Another case in which impedance matching appears necessary is involved in the effort to reach absolute zero. In the cooling process by the evaporation of liquid helium under reduced pressure, it is to be observed that only molecular motions are involved. It is certain that any frequency removed from the system should be in the molecular range. According to the third law of thermodynamics, a no-win system applies. The process is that of transferring lower and lower frequencies as the zero frequency is approached. The final question is, "How do you transfer a zero frequency?" The goal of reducing the molecule to a condition of rest has no bearing on the nuclear disruption process. The molecular frequencies involved are so far off resonance from those applying to the electron shells that no effect can apply.

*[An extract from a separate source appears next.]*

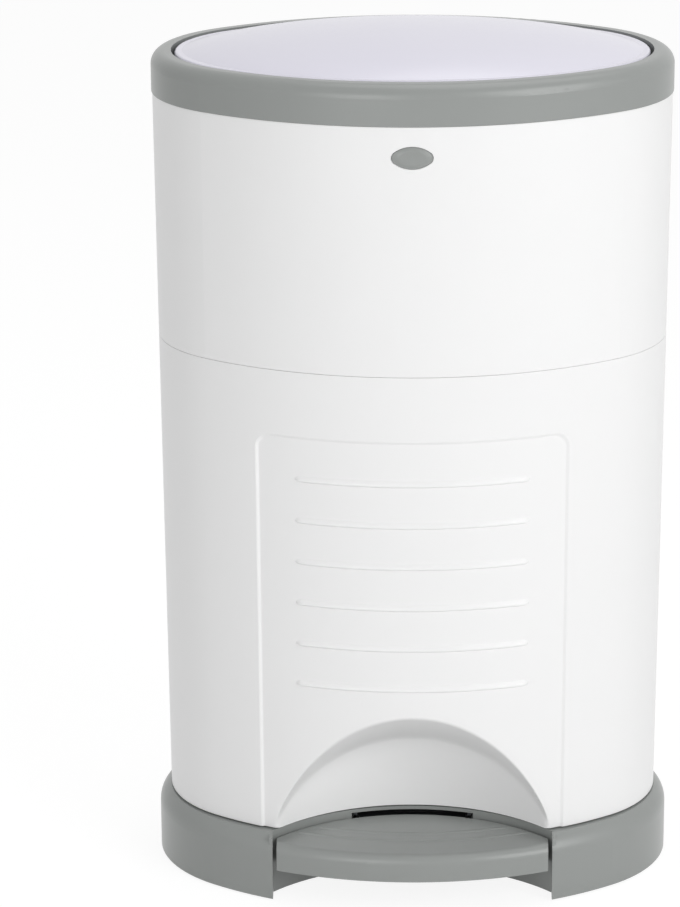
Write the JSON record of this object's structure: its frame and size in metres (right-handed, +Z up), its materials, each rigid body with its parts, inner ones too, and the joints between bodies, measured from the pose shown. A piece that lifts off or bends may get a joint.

An extremely important application of the resonance absorber is that of the disposal of nuclear wastes. The phenomenon of K-capture occurs in a heavy nucleus in order to establish a condition of stability. The other side of the coin is that of induced K-capture. This must result in a nuclear instability to trigger a spontaneous decay to result in a lower mass number for the nucleus. with a few of these steps induced in the natural decay sequence, the final effect would be that of a stable atom. The inference is that the decay times of radioactive wastes could be shortened to the point at which they pose no hazard.